Prior to these three weeks, I faced practicum with excitement – I still do, actually, but what constitutes excitement is completely different. Excitement used to come in the form that our days at NIE were coming to an end, and assignments were ending, and that we were finally going to be posted to schools to really teach. Conversations will soon veer from what was once endless complaints about impending deadlines to that of how students raised interesting and baffling conceptual questions, how the new school environment is, how we were going to meet each class with fresh-faced jubilation.

Excitement now, in contrast, comes in the form of being able to interact with the students – the emotions and the feelings that one invests from the moment he or she steps into the class and announces that this is where everyone will be for the next ten weeks, where everyone is headed for the next ten weeks, where everyone will eventually end after the next ten weeks. Vested in these, however, lie the students – the very people whom we build our plans upon, build our assumptions upon.

Yet we build the assumptions based on what we think is right, what pedagogical theory says is right. It can’t differ to much, can it? We think to ourselves before we embark on the typological process of putting our thoughts down into a document template – or should I say, that’s what we convince ourselves to believe. The problem comes when we step into class, and we then discover that hey, nothing is really working out right here.

Why?

***

My school would be something that the commoner would call an “average” school. So we can extend that notion to everything else and therefore the students, are by extension, “average” as well. However, it doesn’t take a mathematician to tell you that statistics lie, and that the mathematical notion of “averages” is but a overly simplified way of normalizing a bunch of very dynamic individuals.

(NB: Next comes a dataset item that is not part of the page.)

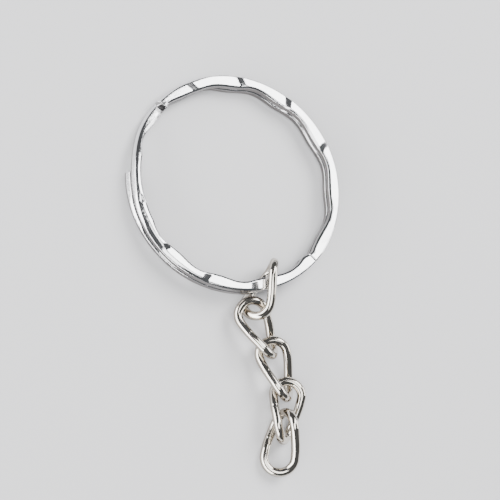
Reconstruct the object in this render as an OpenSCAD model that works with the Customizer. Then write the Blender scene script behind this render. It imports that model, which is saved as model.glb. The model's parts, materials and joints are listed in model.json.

Students are dynamic individuals – we crown and label them by these spectrum of so-called “ability levels” according to what pedagogical theory says and hopes we employ, but we fail to realize that this dynamic nature of each and every student means that the notion of “average” is but an easy way out of planning a lesson.

***

These three weeks have been rough – the last week especially. After one of those lessons, I had a conversation about teaching with K – you see, I love these conversations about teaching and students, and it helps when you feel down and out that a colleague (who may not be in the know) talks to you about how we can make things better.

Undeniably, the short conversation forced us to rethink our strategies for the students – K is more experienced than I am, mind you – but the theme of the conversation was simple: assumptions that we make need to be constantly re-evaluated, re-made, re-applied. So must our teaching, so must our pedagogy – if we even believed in them in the first place.

***

G raised a lot of valid points in his briefing to us – we’re service providers, we may be the best providers of the subject, but can our methods ensure that the students have received the service successfully?

Dedication is one thing, care is one thing, being a master of content is another – but what if these are none of which the students want? Where do we go from there? What else can we do?

***

I can’t help but evaluate my own lessons with trepidation – because I am not a student, I am not that dynamic individual whom I set out to teach, educate, and inspire. I am but a product of an age-old education system undergoing transformation. So what can I do to make things better? How else can I change and evolve my processes to make things relevant?

Change. Let this be a constant reminder to myself – we are the gatekeepers to the learning of these dynamic individuals, and it’s time to figure out how to let more of them in.